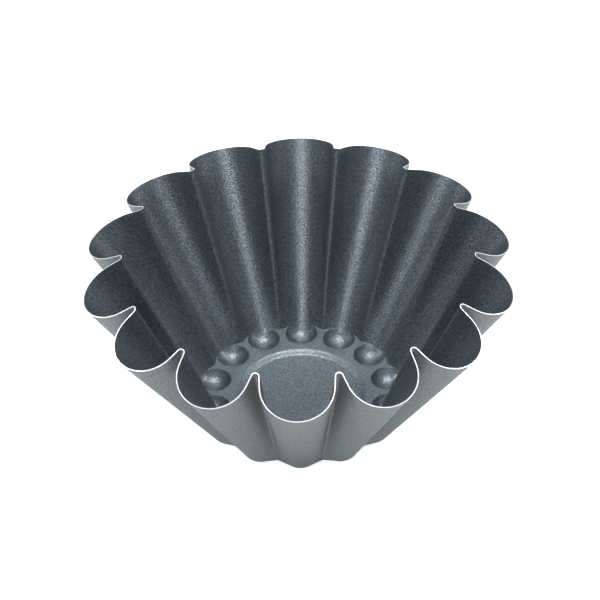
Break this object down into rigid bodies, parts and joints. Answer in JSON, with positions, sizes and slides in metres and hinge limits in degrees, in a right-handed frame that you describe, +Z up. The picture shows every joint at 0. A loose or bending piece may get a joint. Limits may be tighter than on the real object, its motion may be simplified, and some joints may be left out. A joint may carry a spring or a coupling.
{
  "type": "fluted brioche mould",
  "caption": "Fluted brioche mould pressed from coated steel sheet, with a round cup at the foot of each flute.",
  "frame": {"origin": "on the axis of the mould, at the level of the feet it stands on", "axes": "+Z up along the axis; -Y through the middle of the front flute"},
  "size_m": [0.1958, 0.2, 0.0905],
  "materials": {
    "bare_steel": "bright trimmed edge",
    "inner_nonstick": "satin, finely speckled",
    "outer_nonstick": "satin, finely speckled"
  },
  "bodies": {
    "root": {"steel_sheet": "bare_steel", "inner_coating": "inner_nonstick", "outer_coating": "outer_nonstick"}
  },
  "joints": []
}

_Objective_
Find out how many lines in the listing contain the string "bodies". Give the number alone.

_Complete output_
2